Laser combination processes as a lever for productivity
Laser combination processes are the supreme discipline in this context, ideally allowing all processes to work together smoothly. They bring together approaches in which multiple processing steps are carried out within one system, within a tightly coordinated sequence, or even simultaneously. The key idea is not complexity for its own sake, but a more productive overall workflow. By integrating steps that were previously separated, such concepts can shorten conventional process chains, reduce interfaces and handovers, and avoid repeated set-ups or re-clamping.
This integration has two direct effects on productivity.

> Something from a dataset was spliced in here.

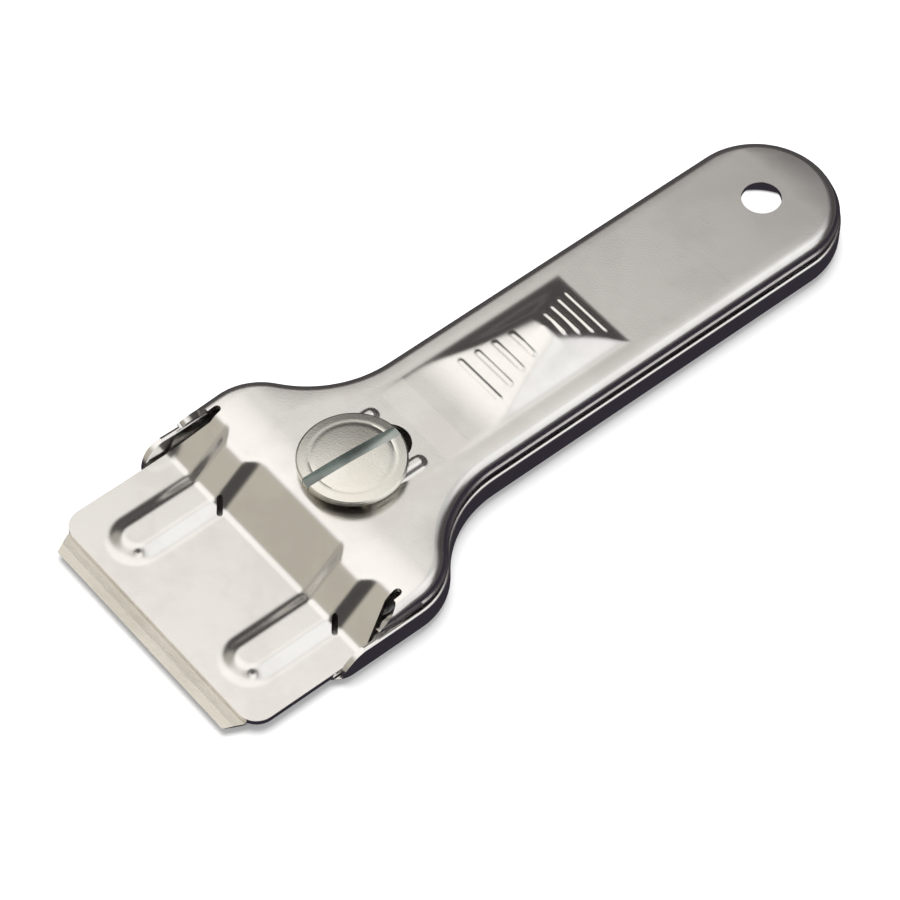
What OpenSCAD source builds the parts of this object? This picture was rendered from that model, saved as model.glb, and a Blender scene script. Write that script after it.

First, it cuts non-productive time: fewer transfers between machines, fewer intermediate inspections, fewer corrections after the fact. Second, it allows laser energy and process time to be applied exactly where they create value rather than being lost in transitions, waiting times, or redundant operations. In many cases, the productivity gain comes less from pushing one parameter to its limit and more from designing the process flow so that each step builds efficiently on the previous one.
Parallelization: more effect within the same time window
Running processes in parallel is one of the most direct ways to increase productivity. Instead of executing individual steps one after another, several effects are generated at the same time. This shortens cycle times and makes better use of available energy, equipment, and working time. Parallelization therefore addresses productivity at its core: more value is created within the same time window.
A clear example is the „Simultaneous Coating and Roller Burnishing“ (SCaRB) process that combines extreme high-speed laser cladding (EHLA) with roller burnishing in a single process step. While the applied layer is still warm, a roller tool runs over the resulting surface, plastically compacting it and smoothing out roughness peaks. This creates a dense, pressure-saturated surface layer with high surface quality and without needing ablation or any additional setup.
A similar idea underlies the „Simultaneous Machining and Coating“ (SMaC) approach that combins mechanical machining with EHLA in a single process step. Also invented at the Fraunhofer ILT, SMaC solves a fundamental problem of high-strength protective coatings that protect against corrosion and wear: The harder the coating, the better the protection, but the more complex the post-processing. What is unique about SMaC is that it utilizes the residual heat generated in the EHLA process.
Parallel processes reduce cycle time, improve process reliability, and use resources more efficiently. Productivity gains arise not from working faster in isolated steps, but from doing more at the same time in a controlled and stable way.
High-power ultrashort-pulse lasers for area processing
In addition to parallelization, scaling established processes plays a central role in improving productivity. Many laser processes are well understood on a small scale, but only become economically attractive when they can be transferred to larger areas or higher throughput. This shift is currently visible in the field of ultrashort-pulse lasers.
For a long time, ultrashort-pulse technology was associated mainly with high precision and low material damage, typically at moderate average powers. Today, this picture is changing. Ultrashort-pulse lasers in the kilowatt class are becoming available and open up new possibilities for productive surface and volume processing. Applications that were previously limited by processing time now move into a range that is relevant for industrial manufacturing.
However, higher power alone does not automatically translate into higher productivity. The decisive factor is how this power is brought to the workpiece. Suitable beam shaping, fast and precise beam deflection, and adapted process strategies are essential to distribute the energy efficiently and avoid unwanted effects such as heat accumulation, or instabilities. Only when these elements are aligned does high-power ultrashort-pulse technology deliver its full productivity potential. Without this system-level approach, additional watts remain underutilized rather than becoming effective throughput.
Acceleration through new process principles: optical stamping
In many laser applications, productivity is limited not by the laser itself but by the way energy is delivered to the surface. Scanning strategies are highly flexible and precise, yet when large areas or repetitive microstructures are required, scanning quickly becomes the dominant time factor. Each additional path adds to the total process time, even if sufficient laser power is available.
Here, optical stamping offers a fundamentally different approach. Instead of scanning a structure point by point or line by line, a spatial light modulator shapes the beam so that an entire pattern is transferred to the surface in a single laser pulse. Complex microstructures can thus be generated in one step rather than through thousands of individual movements.
This concept can be understood as a laser combination process in which optics, laser source, and process strategy are closely interlinked. The classical machining path is effectively removed from the process chain. Productivity gains do not come from higher speed along a path, but from replacing many individual steps with one controlled interaction. In this way, optical stamping illustrates how new process principles can unlock productivity by rethinking how laser energy is applied in time and space.